Türkiye'nin İHA Baskını

Sanayi ve Teknoloji Bakanı Mehmet Fatih Kacır, YETEV Eğitim Teknolojileri Zirvesi'nde yaptığı konuşmada, Türkiye'nin milli insansız hava araçları (İHA) ile küresel pazarın %70'ine hakim olduğunu açıkladı. Bu başarının, 29 bin olan Ar-Ge personel sayısının 291 bine yükselmesiyle desteklendiğini vurgulayan Bakan Kacır, savunma sanayisindeki yerlilik oranının %80'in üzerine çıktığını belirtti. Türkiye'nin yüksek teknoloji ihracatının 9 milyar doları aştığına dikkat çeken Bakan, bu başarının diğer sektörlere de yaygınlaştırılması için çalıştıklarını söyledi. Teknoparklar, Ar-Ge merkezleri ve hızlandırma programlarıyla güçlü bir ekosistem oluşturduklarını, kritik teknolojilerde bağımsızlığın sağlanması için büyük çaba sarf edildiğini ifade etti. Ülkemizin, geçmişte ihtiyaç duyduğu teknolojik sistemleri temin etmekte yaşadığı zorlukların artık geride kaldığını ve milli teknolojilerle bu bağımlılıktan kurtulduğunu vurguladı. Bu başarı, Türkiye'nin savunma sanayisinin dünya harp paradigmalarını değiştirdiğini göstermektedir.

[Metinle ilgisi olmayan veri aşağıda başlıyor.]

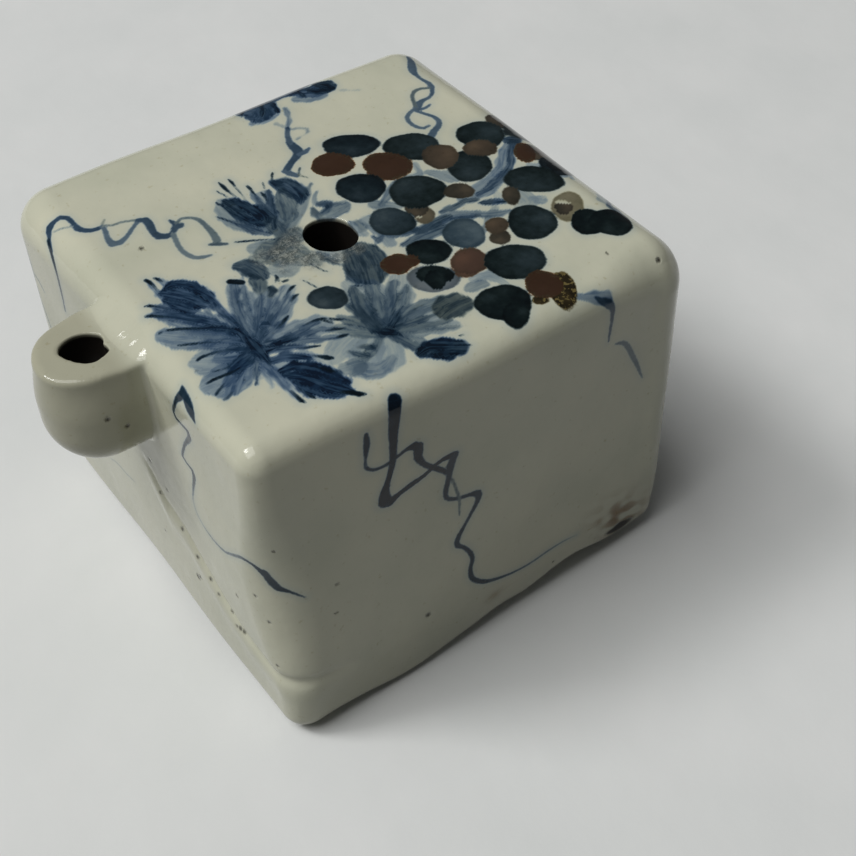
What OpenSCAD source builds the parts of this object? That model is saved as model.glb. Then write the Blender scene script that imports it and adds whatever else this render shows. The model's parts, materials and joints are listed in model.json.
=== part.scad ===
// Slab-built porcelain water dropper for calligraphy.
// A closed box of clay slabs luted together, with an air hole in its top and a stub spout
// on its left wall. The origin is the middle of the resting face under the box, +Z is up,
// the spout points along -X and the leaning front wall faces -Y.

/* [Body] */
// Width of the box across the front wall
body_w = 66; // [58:1:76]
// Depth of the box at its top
body_d = 64; // [58:1:74]
// Height of the box
body_h = 51; // [46:1:60]
// Radius of the upright corners
corner_r = 5.6; // [5:0.1:5.9]
// How far the foot of the front wall stands out past its head
front_lean = 1.6; // [0.4:0.2:3]

/* [Slabs] */
// Thickness of the four walls
wall_t = 6; // [5.7:0.1:8]
// Thickness of the top slab
top_t = 5.5; // [5:0.1:8]
// Thickness of the base slab
base_t = 6.5; // [4:0.1:9]
// Radius of the round along the top edges
top_edge_r = 4.8; // [4:0.1:5.4]
// Radius of the round along the bottom edges
base_edge_r = 3.5; // [1:0.1:5.4]

/* [Air hole] */
// Radius of the air hole in the top slab
air_hole_r = 3; // [2.4:0.1:4]
// Place of the air hole along the width
air_hole_x = -3.7; // [-10:0.1:10]
// Place of the air hole along the depth
air_hole_y = -2.3; // [-10:0.1:10]

/* [Spout] */
// Radius of the spout's stub
spout_r = 6.9; // [6:0.1:8]
// How far the spout stands out of the left wall
spout_reach = 11.2; // [10:0.1:14]
// Height of the spout from its round end to its lip
spout_h = 16; // [14.5:0.1:19]
// How far the lip lies below the top of the box
spout_drop = 2; // [1.5:0.1:3.5]
// Radius of the round along the spout's lip
lip_r = 1.4; // [0.6:0.1:2.4]
// Radius of the mouth in the lip
mouth_r = 2.5; // [2.3:0.1:3.2]
// Depth of the straight mouth below the lip
mouth_depth = 5.6; // [3:0.1:6]
// Radius of the channel from the mouth through the left wall
feed_r = 2.2; // [1.4:0.1:2.4]
// Depth of the channel's axis below the lip
feed_drop = 9.3; // [9:0.1:10.5]
// Radius of the roll of clay luted round the spout's root
root_roll_r = 1.4; // [0.8:0.1:3]

/* [Seam rolls] */
// Radius of the rolls of clay pressed into the inside corners
seam_roll_r = 3; // [2:0.1:3.5]

/* [Hidden] */
$fn = 96;
// Cuts run past the faces that they open by this much
over = 1;

half_w = body_w / 2;
half_d = body_d / 2;
wall_top = body_h - top_t;
wall_h = wall_top - base_t;
lean_deg = atan(front_lean / wall_h);
lip_z = body_h - spout_drop;
spout_x = -half_w - spout_reach + spout_r;
// Height of the centre of the stub's round end
stub_z = lip_z - spout_h + spout_r;
feed_z = lip_z - feed_drop;

porcelain = [0.80, 0.80, 0.73];
bare_clay = [0.76, 0.68, 0.56];

// Section of a slab's rim: height t, reach reach_r, its upper outer corner rounded by edge_r
module rim_section(reach_r, t, edge_r) {
  intersection() {
    square([reach_r, t]);
    union() {
      square([reach_r, t - edge_r]);
      square([reach_r - edge_r, t]);
      translate([reach_r - edge_r, t - edge_r]) circle(edge_r);
    }
  }
}

// Rim of a slab along its left (side = -1) or right edge, from y_from to y_to
module rim_bar(side, y_from, y_to, t, edge_r) {
  translate([side * (half_w - corner_r), side > 0 ? y_to : y_from, 0])
    rotate([90, 0, side > 0 ? 0 : 180])
      linear_extrude(y_to - y_from) rim_section(corner_r, t, edge_r);
}

// Flat slab between y_front and y_back with round plan corners and a rounded upper rim
module rimmed_slab(y_front, y_back, t, edge_r) {
  x_c = half_w - corner_r;
  front_c = y_front + corner_r;
  back_c = y_back - corner_r;
  translate([-x_c, front_c, 0]) cube([2 * x_c, back_c - front_c, t]);
  for (x = [-x_c, x_c], y = [front_c, back_c])
    translate([x, y, 0]) rotate_extrude() rim_section(corner_r, t, edge_r);
  for (side = [-1, 1])
    rim_bar(side, front_c, back_c, t, edge_r);
  translate([-x_c, back_c, 0]) rotate([90, 0, 90])
    linear_extrude(2 * x_c) rim_section(corner_r, t, edge_r);
  translate([x_c, front_c, 0]) rotate([90, 0, -90])
    linear_extrude(2 * x_c) rim_section(corner_r, t, edge_r);
}

// Plan of a wall that runs the full width, outer face on y = 0 and its ends rounded
module full_width_plan() {
  translate([-half_w + corner_r, 0]) square([body_w - 2 * corner_r, wall_t]);
  translate([-half_w, corner_r]) square([body_w, wall_t - corner_r]);
  intersection() {
    translate([-half_w, 0]) square([body_w, corner_r]);
    for (x = [-half_w + corner_r, half_w - corner_r])
      translate([x, corner_r]) circle(corner_r);
  }
}

// Puts a shape drawn upright against y = 0, hanging below z = 0, on the leaning front plane
module lean_forward() {
  translate([0, -half_d, wall_top]) rotate([-lean_deg, 0, 0]) children();
}

// All that lies in front of the front wall's inner face
module ahead_of_chamber() {
  lean_forward()
    translate([-body_w, -body_d, -2 * body_h]) cube([2 * body_w, body_d + wall_t, 3 * body_h]);
}

// The layer of height that the walls fill
module wall_layer() {
  translate([-body_w, -body_d, base_t]) cube([2 * body_w, 2 * body_d, wall_h]);
}

// The hollow inside the box
module chamber() {
  difference() {
    translate([-half_w + wall_t, -body_d, base_t])
      cube([body_w - 2 * wall_t, body_d + half_d - wall_t, wall_h]);
    ahead_of_chamber();
  }
}

module top_slab() {
  color(porcelain) difference() {
    translate([0, 0, wall_top]) rimmed_slab(-half_d, half_d, top_t, top_edge_r);
    translate([air_hole_x, air_hole_y, wall_top - over])
      cylinder(r = air_hole_r, h = top_t + 2 * over);
  }
}

module base_slab() {
  color(bare_clay) translate([0, 0, base_t]) mirror([0, 0, 1])
    rimmed_slab(-half_d - front_lean, half_d, base_t, base_edge_r);
}

module front_wall() {
  color(porcelain) intersection() {
    wall_layer();
    lean_forward() translate([0, 0, -wall_h - body_h])
      linear_extrude(wall_h + 2 * body_h) full_width_plan();
  }
}

module back_wall() {
  color(porcelain) translate([0, half_d, base_t]) mirror([0, 1, 0])
    linear_extrude(wall_h) full_width_plan();
}

// Side wall between the front and back walls, its outer face on x = -half_w
module side_wall() {
  difference() {
    translate([-half_w, -body_d, base_t]) cube([wall_t, body_d + half_d - wall_t, wall_h]);
    ahead_of_chamber();
  }
}

// Channel down from the mouth, round a bend and along X into the chamber
module feed_channel() {
  translate([spout_x, 0, feed_z]) {
    cylinder(r = feed_r, h = feed_drop);
    sphere(feed_r);
    rotate([0, 90, 0]) cylinder(r = feed_r, h = -half_w + wall_t + over - spout_x);
  }
}

module left_wall() {
  color(porcelain) difference() {
    side_wall();
    feed_channel();
  }
}

module right_wall() {
  color(porcelain) mirror([1, 0, 0]) side_wall();
}

// Profile of the stub from its axis outwards, round at its lower end and at its lip
module stub_section() {
  intersection() {
    translate([0, -spout_r]) square([spout_r, spout_h]);
    union() {
      circle(spout_r);
      square([spout_r, spout_h - spout_r - lip_r]);
      square([spout_r - lip_r, spout_h - spout_r]);
      translate([spout_r - lip_r, spout_h - spout_r - lip_r]) circle(lip_r);
    }
  }
}

module spout() {
  neck = -half_w - spout_x;
  color(porcelain) difference() {
    translate([spout_x, 0, stub_z]) {
      intersection() {
        rotate_extrude() stub_section();
        translate([-body_w, -body_d, -body_h]) cube([body_w + neck, 2 * body_d, 2 * body_h]);
      }
      for (turn = [0, 1])
        mirror([0, turn, 0]) rotate([90, 0, 90]) linear_extrude(neck) stub_section();
    }
    translate([spout_x, 0, lip_z - mouth_depth]) cylinder(r = mouth_r, h = mouth_depth + over);
    feed_channel();
  }
}

// Section of the luted roll where it fills the inside angle between the wall and the stub
module root_section() {
  difference() {
    square(root_roll_r);
    translate([root_roll_r, root_roll_r]) circle(root_roll_r);
  }
}

// Section of the luted roll over the lip, drawn in X and Z, hollowed up to the top slab's round
module root_top_section() {
  round_c = [-half_w + top_edge_r, body_h - top_edge_r];
  // Centre of the hollow, which touches both the lip and the round
  rise = lip_z + root_roll_r - round_c[1];
  reach = sqrt(pow(top_edge_r + root_roll_r, 2) - rise * rise);
  hollow_c = [round_c[0] - reach, lip_z + root_roll_r];
  difference() {
    polygon([hollow_c, [hollow_c[0], lip_z], [-half_w, lip_z], [-half_w, round_c[1]], round_c]);
    translate(hollow_c) circle(root_roll_r);
    translate(round_c) circle(top_edge_r);
  }
}

module spout_root_roll() {
  root_half = spout_r + root_roll_r;
  color(porcelain) {
    translate([-half_w, 0, stub_z]) intersection() {
      rotate([0, -90, 0]) rotate_extrude() translate([spout_r, 0]) root_section();
      translate([-body_w, -body_d, -body_h]) cube([2 * body_w, 2 * body_d, body_h]);
    }
    for (turn = [0, 1])
      mirror([0, turn, 0]) translate([-half_w, spout_r, stub_z]) rotate([0, 0, 90])
        linear_extrude(lip_z - stub_z) root_section();
    translate([0, root_half, 0]) rotate([90, 0, 0])
      linear_extrude(2 * root_half) root_top_section();
  }
}

module corner_seam_rolls() {
  x_in = half_w - wall_t;
  roll_h = wall_h - seam_roll_r;
  color(bare_clay) intersection() {
    chamber();
    translate([-body_w, -body_d, base_t]) cube([2 * body_w, 2 * body_d, roll_h]);
    for (x = [-x_in, x_in]) {
      translate([x, half_d - wall_t, base_t]) cylinder(r = seam_roll_r, h = wall_h);
      lean_forward() translate([x, wall_t, -2 * wall_h])
        cylinder(r = seam_roll_r, h = 3 * wall_h);
    }
  }
}

module top_seam_roll() {
  x_in = half_w - wall_t;
  y_in = half_d - wall_t;
  color(bare_clay) intersection() {
    chamber();
    union() {
      for (x = [-x_in, x_in])
        translate([x, half_d, wall_top]) rotate([90, 0, 0])
          cylinder(r = seam_roll_r, h = body_d);
      for (y = [-y_in, y_in])
        translate([-half_w, y, wall_top]) rotate([0, 90, 0])
          cylinder(r = seam_roll_r, h = body_w);
    }
  }
}

top_slab();
base_slab();
front_wall();
back_wall();
left_wall();
right_wall();
spout();
spout_root_roll();
corner_seam_rolls();
top_seam_roll();
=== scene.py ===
# Looks of a slab-built porcelain water dropper: a glazed box with a grapevine painted under
# the glaze, an air hole in its top and a stub of a spout on its left wall.
import json
import math

import bmesh
import bpy
import numpy as np
from mathutils import Matrix, Vector
from mathutils.bvhtree import BVHTree


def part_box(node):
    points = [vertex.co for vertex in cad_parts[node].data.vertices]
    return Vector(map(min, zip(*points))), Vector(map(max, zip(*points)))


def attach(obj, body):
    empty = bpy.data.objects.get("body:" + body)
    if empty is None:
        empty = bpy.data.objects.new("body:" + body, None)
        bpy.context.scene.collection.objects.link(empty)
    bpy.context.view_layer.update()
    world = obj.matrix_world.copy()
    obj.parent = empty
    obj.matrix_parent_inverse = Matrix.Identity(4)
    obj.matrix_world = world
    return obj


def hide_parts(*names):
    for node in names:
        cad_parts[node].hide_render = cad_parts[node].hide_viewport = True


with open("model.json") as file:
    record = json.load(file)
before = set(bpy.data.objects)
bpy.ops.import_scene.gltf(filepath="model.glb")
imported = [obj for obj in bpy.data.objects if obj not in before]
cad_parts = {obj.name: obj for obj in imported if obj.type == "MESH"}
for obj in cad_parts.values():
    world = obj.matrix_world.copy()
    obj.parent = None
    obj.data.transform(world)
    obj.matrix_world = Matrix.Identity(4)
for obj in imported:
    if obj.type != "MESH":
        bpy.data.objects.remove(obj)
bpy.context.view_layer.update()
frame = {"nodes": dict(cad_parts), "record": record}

MM = 0.001
ROOT = "root"


def mount(name):
    """One of the record's mounts."""
    return next(m for m in frame["record"]["mounts"] if m["name"] == name)


# Sizes of the object, all from the frame, in metres
BASE_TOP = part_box("base_slab")[1].z
WALL_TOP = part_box("top_slab")[0].z
BOX_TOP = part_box("top_slab")[1].z
HALF_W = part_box("top_slab")[1].x
HALF_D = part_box("top_slab")[1].y
WALL_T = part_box("right_wall")[1].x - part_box("right_wall")[0].x
LIP_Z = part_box("spout")[1].z
SPOUT_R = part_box("spout")[1].y
SPOUT_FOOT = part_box("spout")[0].z
AIR_HOLE = Vector(mount("air_hole")["pos_m"])
MOUTH = Vector(mount("spout_mouth")["pos_m"])
MOUTH_R = mount("spout_mouth")["dims"]["r_mm"] * MM
# The mouth was pierced a little nearer to the front
PIERCED = MOUTH + Vector((-0.2, -0.8, 0)) * MM

# Camera, at the photograph's viewing angle
CAMERA_AZIMUTH = math.radians(-37.03)
CAMERA_ELEVATION = math.radians(46.68)
CAMERA_ROLL = math.radians(0.30)
CAMERA_DISTANCE = 189.17 * MM
CAMERA_LENS = 56.0
CAMERA_AIM = Vector((4.34, -12.02, 18.96)) * MM


def aim_camera():
    """Makes the scene's camera and returns its place."""
    back = Vector((
        math.sin(CAMERA_AZIMUTH) * math.cos(CAMERA_ELEVATION),
        -math.cos(CAMERA_AZIMUTH) * math.cos(CAMERA_ELEVATION),
        math.sin(CAMERA_ELEVATION),
    ))
    camera = bpy.data.objects.new("camera", bpy.data.cameras.new("camera"))
    bpy.context.collection.objects.link(camera)
    camera.data.lens = CAMERA_LENS
    camera.data.clip_start = 1 * MM
    turn = back.to_track_quat("Z", "Y") @ Matrix.Rotation(CAMERA_ROLL, 3, "Z").to_quaternion()
    camera.rotation_mode = "QUATERNION"
    camera.rotation_quaternion = turn
    camera.location = CAMERA_AIM + back * CAMERA_DISTANCE
    bpy.context.scene.camera = camera
    return camera.location.copy()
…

TOGG ve Geleceğin Teknolojileri

Bakan Kacır, TOGG'un 1,5 yıldır yollarda olduğunu ve 45 bin aracın kullanıcılarıyla buluştuğunu hatırlattı. Ancak, teknolojik yarışın hızla devam ettiğini ve TOGG'un batarya teknolojisi gibi alanlarda rekabet gücünü koruması gerektiğini ifade etti. Otonom araçların hızla yaygınlaşmasıyla birlikte, gelecekte elektrikli araçlardan sonraki teknolojilere geçişin de çok hızlı olabileceğine değindi. TOGG'un bu değişime ayak uydurması ve rekabet gücünü koruması için gerekli adımların atılacağını belirtti. Bu gelişmeler, Türkiye'nin otomotiv sektöründeki dönüşümünün önemli bir parçasını oluşturmaktadır. Türkiye'nin, küresel pazarda rekabet edebilir milli markalar yaratmak ve bu alandaki başarısını sürdürmek için çalışmaya devam edeceğini söyledi.

Eğitimde Yeni Bir Yaklaşım

YETEV Mütevelli Heyeti Başkanı Bilal Erdoğan ise, eğitimde kazanım temelli yaklaşımdan uzaklaşarak, öğrencilerin güçlü yönlerini ve kıymetlerini ortaya çıkaran bir sistemin gerekliliğine dikkat çekti. Türkiye Maarif Modelinin de bu konuda öncü rol oynadığını ifade etti. 21. yüzyılın eğitim anlayışının, öğrencileri birbirine benzetmek yerine, bireysel yeteneklerin geliştirilmesine odaklanması gerektiğini vurguladı. Beceri ve etkinlik temelli bir eğitim yaklaşımının önemini vurgulayan Erdoğan, öğrencilerin kendilerine özgü yeteneklerini keşfederek geliştirmeleri için eğitim sisteminin yeniden yapılandırılması gerektiğini dile getirdi. Bu sayede daha yetenekli ve donanımlı bir neslin yetiştirilmesinin amaçlandığını belirtti.